Automation = Software, Hardware and Robotic Assist
Today’s robotic automation solutions incorporate greater computing and communications capabilities than ever before, enabling them to be more tightly integrated with control systems and supervisory software. This is particularly good news, as the proliferation of innovative and more complex medical devices will require the use of increasingly sophisticated automation solutions not only to gain precision and reliability efficiencies, but also for cost savings and to meet regulatory requirements. These modular automated systems also lead to optimized workflows, precision/reliability as well as provide flexibility for production processes.
For automated processes, software is frequently customized to align with a customer’s production flow and process certification. While many machine builders leave that challenge to customers, others will work to define customer specifications. Such custom software might even consist of defining and limiting access to different levels of personnel (operators, administrators, developers), counting parts (both good and rejected), sending messages when faults are encountered or targets are met, or even scanning barcodes to call up the appropriate laser program.
Another key component of automation is a tightly controlled vision system. These systems, which work in tandem with cameras and robots during the marking process are important for a number of tasks in medical device manufacturing, such as production monitoring as well as inspection and quality checks of parts as they are processed, including verification of UDIs. Inspection capabilities assure the detection of defects before any issues compromise the entire production line. They utilize both OPR (optical part recognition) and OCR (optical character recognition). OPR uses cameras to locate a feature on a part and is able to adjust the marking program to accommodate the position or sends a message that there is an anomaly to be adjusted. OCR basically “reads” the characters that were laser marked to confirm they are correct or, in the case of a barcode, that it is readable and accurate.
Robotics round out the collaborative environment. A pillar of Industry 4.0, robotics have made tremendous advances since their introduction to the manufacturing floor. For example, a multi-axis robotic arm with sensitive grippers can gently, but dynamically, pick and place devices into proper position for marking with a precision not able to be easily accomplished manually. Thus, these robotic “partners” are particularly suited for the logistics involved in laser applications for medical devices, which often involve components that are not only being reduced in size but require more sensitive touch to manufacture.
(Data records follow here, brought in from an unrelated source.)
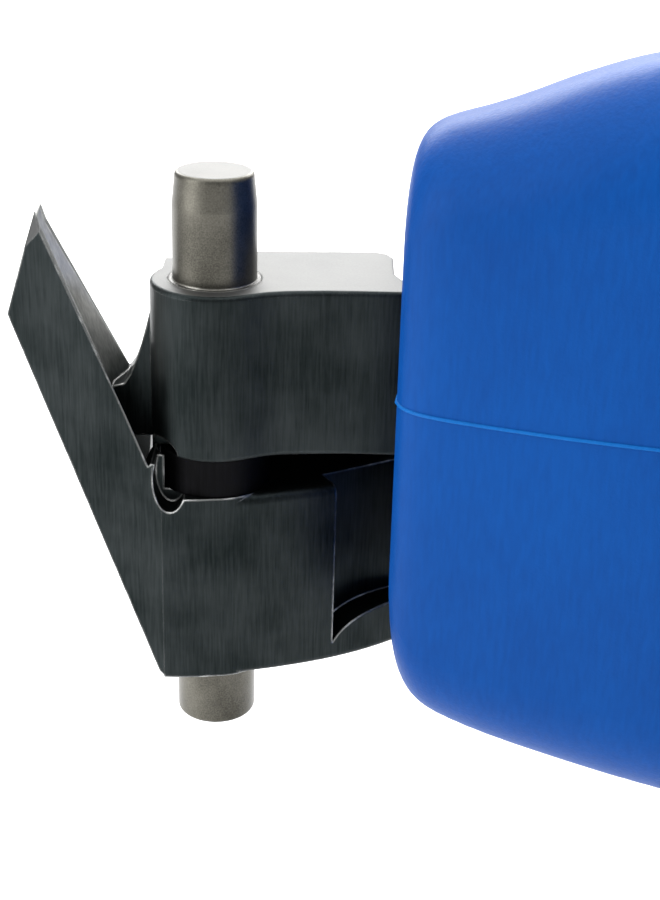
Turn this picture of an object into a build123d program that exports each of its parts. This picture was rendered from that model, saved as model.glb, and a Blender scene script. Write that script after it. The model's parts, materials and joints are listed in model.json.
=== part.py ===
from build123d import *
from math import cos, sin, radians
import os

os.makedirs("parts", exist_ok=True)

# Millimetres. Z runs up along the pivot pin, +X runs back to the handles, -Y is the near side.

# pivot pin and what rides on it
PIN_R = 2.0
PIN_SEAT_R = 2.2
PIN_LEAD_H = 1.55  # tapered lead at the pin's upper end
PIN_LEAD_R = 1.84
PIN_TOP = 14.45
PIN_BOTTOM = -14.3
PIN_ROUND = 0.22
BOSS_R = 3.08
RUN_CLEAR = 0.03
WASHER_R = 2.7
POCKET_R = 2.9
RING_Z = 5.2
RING_H = 0.7
RING_IN = 1.62
RING_OUT = 2.55

# the two stacked bars
GAP_LOW = -0.97
GAP_HIGH = 1.04
UP_TOP = 9.3
LOW_BOTTOM = -10.9
AXIAL_CLEAR = 0.05

# jaws, side outline in X and Z
TIP = (-8.25, 12.5)
EDGE_TIP = (-8.0, 11.65)
EDGE_ROOT = (-3.0, 0.8)
HEEL = (-9.85, 7.3)
OUTER_X = -10.8
FACET_TURN = 50.0
CORNER_X = -2.4
JAW_MEET = 0.01
JAW_ROOT_W = 3.0
JAW_TIP_W = 0.5
BEVEL_DROP = 1.3

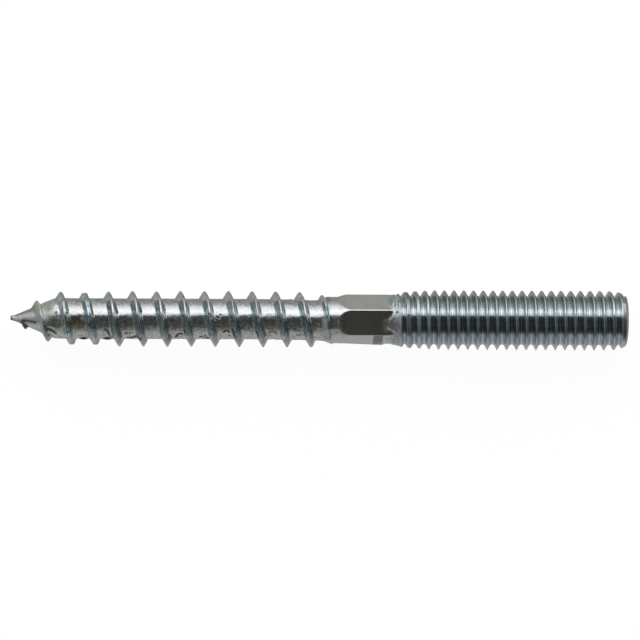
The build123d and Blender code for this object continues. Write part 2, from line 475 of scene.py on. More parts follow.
class Tree:
    """Short-hand for building a node tree."""

    def __init__(self, tree):
        self.t = tree

    def link(self, a, b):
        self.t.links.new(a, b)

    def put(self, socket, v):
        if isinstance(v, (int, float)):
            socket.default_value = v
        elif isinstance(v, tuple):
            socket.default_value = v if len(v) == len(socket.default_value) else (*v, 1)
        else:
            self.link(v, socket)

    def math(self, op, a, b=0.0, c=0.0, clamp=False):
        n = node(self.t, "ShaderNodeMath", operation=op, use_clamp=clamp)
        for i, v in enumerate((a, b, c)):
            self.put(n.inputs[i], v)
        return n.outputs[0]

    def vmath(self, op, a, b=(0.0, 0.0, 0.0)):
        n = node(self.t, "ShaderNodeVectorMath", operation=op)
        self.put(n.inputs[0], a)
        self.put(n.inputs[1], b)
        return n.outputs["Value" if op in ("LENGTH", "DOT_PRODUCT") else "Vector"]

    def ramp(self, fac, stops, interpolation="LINEAR"):
        r = ramp_node(self.t, stops, interpolation)
        self.put(r.inputs["Fac"], fac)
        return r.outputs["Color"]

    def smooth(self, v, lo, hi):
        """0 below lo, 1 above hi."""
        n = node(self.t, "ShaderNodeMapRange", interpolation_type="SMOOTHSTEP")
        self.put(n.inputs["Value"], v)
        n.inputs["From Min"].default_value = min(lo, hi)
        n.inputs["From Max"].default_value = max(lo, hi)
        n.inputs["To Min"].default_value = 0.0 if lo < hi else 1.0
        n.inputs["To Max"].default_value = 1.0 if lo < hi else 0.0
        return n.outputs["Result"]

    def mix(self, fac, a, b, blend="MIX"):
        n = node(self.t, "ShaderNodeMix", data_type="RGBA", blend_type=blend)
        self.put(n.inputs["Factor"], fac)
        self.put(n.inputs["A"] if False else n.inputs[6], a)
        self.put(n.inputs[7], b)
        return n.outputs[2]

    def noise(self, vec, scale, detail=2.0, rough=0.5, distort=0.0):
        n = node(self.t, "ShaderNodeTexNoise")
        self.link(vec, n.inputs["Vector"])
        n.inputs["Scale"].default_value = scale
        n.inputs["Detail"].default_value = detail
        n.inputs["Roughness"].default_value = rough
        n.inputs["Distortion"].default_value = distort
        return n.outputs["Fac"]

    def attr(self, name):
        n = node(self.t, "ShaderNodeAttribute", attribute_name=name)
        return n.outputs["Fac"]


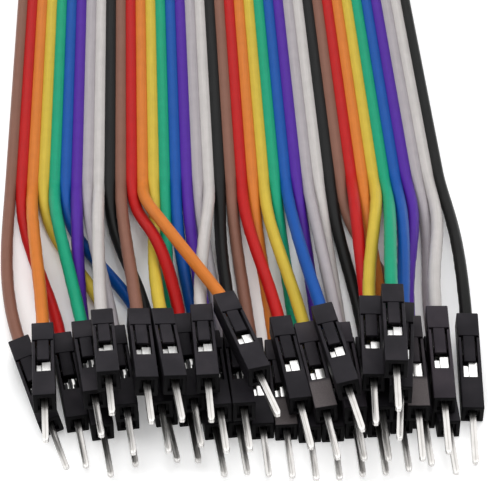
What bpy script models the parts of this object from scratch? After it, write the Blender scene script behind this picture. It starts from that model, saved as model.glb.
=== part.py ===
"""A rainbow ribbon of forty jumper wires, with a single-pin connector on both ends of each wire.

The wires are bonded side by side in the middle of the ribbon and peeled apart towards its ends.
At the near end, -Y, the black connector housings lie in a heap, up to four deep, as they fall.
At the far end they lie in two neat layers. Units are metres, +Z is up, and the ribbon runs along Y.
"""
import math

import bmesh
import bpy
from mathutils import Euler, Matrix, Vector

MM = 0.001

# Ribbon
WIRE_COUNT = 40
WIRE_PITCH = 1.40 * MM
WIRE_DIAMETER = 1.45 * MM
SPAN = 201.0 * MM
NEAR_TAIL = 46.0 * MM
FAR_TAIL = 22.0 * MM
NEAR_STATIONS = 6
FAR_STATIONS = 4

# Connector housing
HOUSING_WIDTH = 2.50 * MM
HOUSING_LENGTH = 14.0 * MM
WALL = 0.275 * MM
FRONT_WALL = 1.6 * MM
COLLAR_LENGTH = 3.4 * MM
TONGUE_LENGTH = 3.75 * MM
TONGUE_WIDTH = 1.35 * MM
TONGUE_SLOT = 0.225 * MM
WINDOW_LENGTH = 2.4 * MM
PIN_HOLE_CLEARANCE = 0.18 * MM
RECESS_DEPTH = 0.5 * MM
RECESS_WIDTH = 1.6 * MM

# Terminal in the housing
PIN_WIDTH = 0.64 * MM
PIN_LENGTH = 6.8 * MM
PIN_POINT = 0.8 * MM
TERMINAL_CLEARANCE = 0.2 * MM
CRIMP_LENGTH = 2.6 * MM
CRIMP_SPREAD = 1.14
STEP = 0.4 * MM

# Spacing of the connectors: side by side, and one on top of another
SIDE_GAP = 0.04 * MM
LAYER_GAP = 0.12 * MM
COLUMN = HOUSING_WIDTH + SIDE_GAP
LAYER = HOUSING_WIDTH + LAYER_GAP

# Each near connector as it lies in the heap, chosen by hand, from wire 1 at -X to wire 40:
# column, setback of its front in millimetres, layer, and yaw, nose lift and roll in degrees.
# Then its wire's tail: sway to +X in millimetres and arch in wire diameters.
NEAR_LAY = (
    (-8.25, 1.4, 0, 16, 0, -12, 0, 0),
    (-7.1, 1.9, 0, 9, 0, 0, -0.2, 0),
    (-8.4, 0.2, 1.15, 3, 8, 0, 0, 1.2),
    (-4.9, 1.9, 0, 7, 0, 0, -0.6, 0),
    (-6.25, 0.9, 1, 7, 8.5, 0, -0.1, 1.5),
    (-3.2, 2.3, 0, 9, 0, 0, -1.0, 0),
    (-6.0, 0.5, 0, 8, 0, 0, 0.2, 1.5),
    (-4.9, -0.2, 1, 6, 4, 0, -0.1, 0.8),
    (-5.6, -0.5, 2.15, 4, 13, 0, 0.1, 1.9),
    (-3.4, 0.6, 1, 5.5, 2, 0, -0.4, 0),
    (-4.0, -0.5, 2.05, 4, 9.5, 5, 0, 0.8),
    (-2.0, 1.3, 1.08, 5, 1.5, 0, -0.1, 2.1),
    (0.8, 0.1, 2.75, 14, 4, 0, -0.8, 2.2),
    (-2.8, -0.7, 2.1, 5.5, 10, 5, 0.1, 0),
    (-2.17, 2.2, 0, 6, 0, 0, 0, 0),
    (-1.08, 0.0, 0, 6, 0, 0, -0.2, 0),
    (-0.9, -1.6, 1, 3.5, 7.5, 0, 0, 0),
    (-0.06, 0.2, 0, 5, 0, 0, 0, 0),
    (-1.4, -0.2, 2.1, 1.5, 8.5, 0, 0.1, 1.5),
    (0.12, -1.5, 1, 2.5, 7.5, 0, -0.3, 0),
    (0.96, -0.2, 0, 2.5, 0, 0, -0.1, 0),
    (2.6, 0.6, 1, 6, 1.5, 0, -0.3, 0.5),
    (1.98, -0.5, 0, 2, 0, 0, -0.1, 0),
    (3.7, -0.6, 1, 6, 0, -4, -0.3, 0.5),
    (2.99, -1.0, 0, 1.75, 0, 0, 0, 0),
    (4.6, -0.9, 2.1, 7.5, 4, -8, 0, 0.5),
    (4.0, -1.0, 0, 1.5, 0, 0, 0.1, 0),
    (4.95, -0.8, 1, 3, 0, 0, 0, 0.6),
    (5.01, -0.6, 0, 1.25, 0, 0, 0, 0),
    (6.02, -0.5, 0, 1, 0, 0, -0.2, 0),
    (8.04, 0.6, 0, 0.5, 0, 0, -0.8, 0),
    (6.1, -0.8, 1, 0.5, -1, 0, -0.3, 1.9),
    (7.03, -0.1, 0, 0.75, 0, 0, -0.5, 1.6),
    (5.72, 0.5, 2.05, -3.5, 3.5, 0, 0.1, 1.6),
    (6.55, -1.3, 3.3, -4, 5, 0, 0, 1.1),
    (6.8, -1.4, 2.3, -7, 0.5, 0, 0, 1.0),
    (7.66, -0.8, 1, -2, -3, 0, 0.5, 0.6),
    (9.05, -0.8, 0, 0.25, 0, 0, 0.5, 0),
    (8.85, 0.3, 1, -2.5, -5, 0, 0.6, 0),
    (10.2, 1.35, 0, -4, -7.0, 0, 0.3, 0),
)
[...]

Laser Automation + Robotics Support Medical Device Design Innovations
Automation opportunities for medical devices will continue to expand exponentially as demand for more sophisticated, yet smaller and easier to handle devices are required by the healthcare industry. Investments in patient self-case devices are trending today along with more user friendly and flexible devices to be used in operating theaters. Each of these devices will need UDI markings and will have the same strict regulatory requirements—or maybe more so in the years to come. Today’s laser technologies, combined with special modules and automation components, are keeping pace with current trends. Expectations are that these technologies, like the devices, will continue to evolve with customer design innovation and market demand.